BofA CEO Says Feds Urged Silence on Merrill Losses

Shareholders kept in the dark to ensure deal
By Clay Dillow,  Newser Staff
Posted Apr 23, 2009 7:36 AM CDT
BofA CEO Says Feds Urged Silence on Merrill Losses
In this Feb. 11, 2009 file photo, Bank of America Chairman and Chief Executive Officer Ken Lewis testifies on Capitol Hill in Washington before the House Financial Services Committee.   (AP Photo/Haraz N. Ghanbari, file)

Bank of America's CEO felt pressured by Fed Chairman Ben Bernanke and Treasury chief Henry Paulson to withhold details of last year's Merrill Lynch acquisition from shareholders, including mounting losses at Merrill that triggered a $20 billion bailout, the Wall Street Journal reports. BofA CEO Ken Lewis said in testimony examined by the Journal that he believed regulators wanted him to keep quiet about Merrill’s $15.84 billion fourth-quarter losses so shareholders wouldn’t block the deal.

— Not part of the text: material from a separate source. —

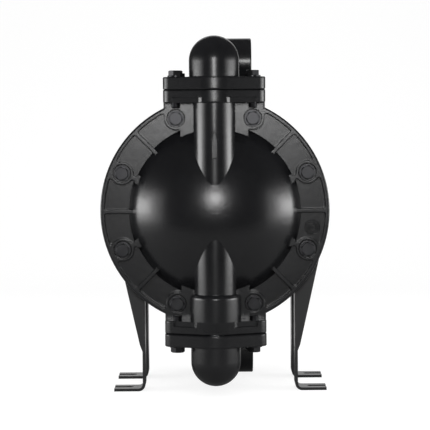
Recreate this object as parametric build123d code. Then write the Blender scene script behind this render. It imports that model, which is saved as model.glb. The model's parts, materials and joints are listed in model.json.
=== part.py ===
from build123d import *
import os
from math import cos, radians, sin, sqrt, tan

# Air operated double-diaphragm pump in cast metal, for two-inch pipe.
# Millimetres. The rod axis runs along Y, the pipe ports face +X and Z is up.
# The origin is on the floor, straight under the middle of the pump. Pieces are drawn with
# the rod axis at Z = 0, and save() lifts them to AXIS_Z above the floor.
# "Out" is the distance from the pump's middle plane (Y = 0) towards either end, and "up" is
# the distance from the rod axis. Pieces are drawn at the front end (-Y) and mirrored to the rear.

# ---- whole pump ----
AXIS_Z = 328.0
FACE_OUT = 140.0

# ---- fluid cap ----
CAP_R = 202.5
CAP_T = 24.0
CAP_WALL = 9.0
CAP_EDGE_FILLET = 3.0
DOME_RADIAL = 162.0
DOME_AXIAL = 111.0
DOME_RISE = 60.0
BOLT_CIRCLE_R = 177.0
CAP_BOLT_COUNT = 8
BOSS_R = 20.0
SPOTFACE_R = 15.7
SPOTFACE_DEPTH = 1.5
RIM_W = 7.1
RIB_W = 6.2
POCKET_FILLET = 4.0
POCKET_DEPTHS = {"by_port": 17.0, "upper": 9.0, "middle": 13.0}
PAD_HALF_W = 59.7
WEB_W = 7.0
WEB_FOOT_W = 16.0
WEB_FOOT_L = 6.0

# ---- risers and ball chambers in the fluid cap ----
PORT_LEAD = 19.0
RISER_R = 36.3
RISER_BORE_R = 27.0
CHAMBER_R = 44.4
CHAMBER_BORE_R = 36.0
CHAMBER_SHOULDER_DROP = 144.0
CHAMBER_SHOULDER_FILLET = 7.5
CHAMBER_TOP_DROP = 152.0
CHAMBER_CONE_H = 10.0
ARROW_L = 46.0
ARROW_W = 13.0
ARROW_SHAFT_W = 6.0
ARROW_HEAD_L = 14.0
ARROW_RISE = 1.4
ARROW_CENTRE_UP = 118.0

# ---- port flanges ----
PORT_FACE_UP = 214.0
CAP_PORT_T = 23.0
MANIFOLD_PORT_T = 22.0
PORT_HALF_W = 89.3
PORT_NOSE = 38.0
PORT_NOSE_R = 61.0
PORT_SLOPE_DEG = 22.0
PORT_CORNER_R = 15.0
PORT_BACK = 43.0
PORT_BACK_R = 6.0
PORT_EDGE_FILLET = 2.2
BAND_H = 9.5
BAND_DEPTH = 3.0
BAND_INNER_X = 28.0
BAND_OUTER_X = 74.0
BAND_END_R = 12.0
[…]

"It wasn't up to me," Lewis said when asked by the New York attorney general's office whether shareholders should have been told. Though he said he wasn’t explicitly instructed to deceive them, he claims the regulators—specifically Paulson—made it clear that the deal was critical for the economy and he would be removed if it fell through.